Practical application

To improve negotiation capability immediately:

  1. Identify your weak point. Of the four moments described (scope change, payment delays, price pressure, subcontracting), determine which one currently costs you the most money.

  2. Prepare structured responses. Before the next negotiation, write down the options you will present when pressure arises. Having alternatives prepared eliminates the temptation to yield out of inertia.

  3. Ask before conceding. Establish as a rule never making any concession without first asking what lies behind the request. The information you obtain from that question is worth more than any discount.

  4. Audit your mindset. Review your last five negotiations. In how many did you act from the employee mindset? In how many from the expert mindset? Identifying the pattern is the first step to changing it.

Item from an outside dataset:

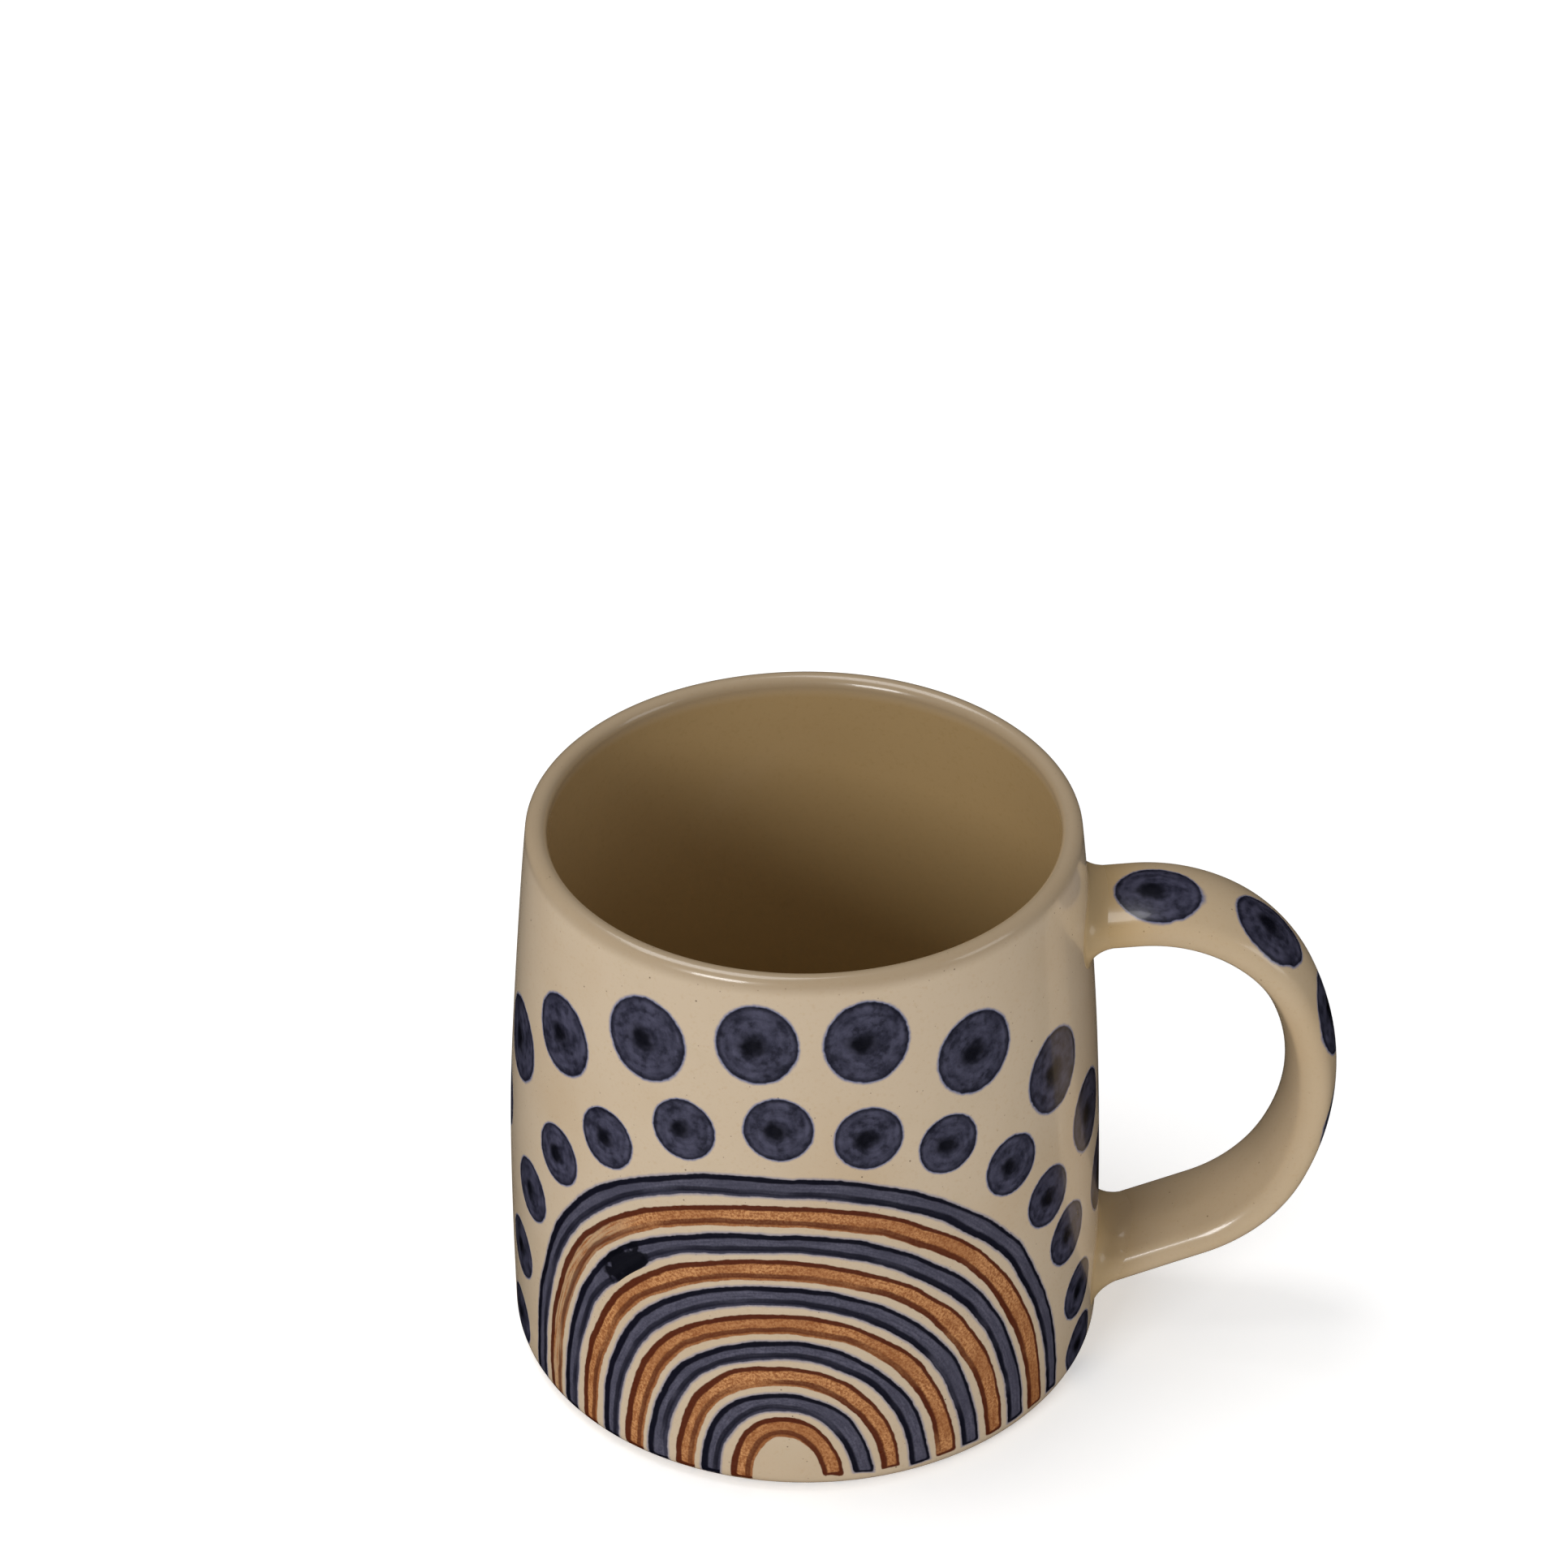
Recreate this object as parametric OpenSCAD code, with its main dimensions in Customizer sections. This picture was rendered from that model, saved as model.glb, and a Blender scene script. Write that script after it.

  5. Practice restructuring. For each discount or concession request, formulate at least two alternatives that preserve your price but offer flexibility in another dimension (time, scope, phases, payment terms).

Conclusion

Professionals who achieve better results do not necessarily have more talent than others. They negotiate better. And negotiating better does not mean being more aggressive or having more starting power. It means understanding the other party’s real fears, designing creative solutions that address those fears without destroying one’s own value, and communicating all of this from the authority that comes from a deep understanding of the work being done. Negotiation is not an isolated event; it is the place where professional reputation is built or destroyed.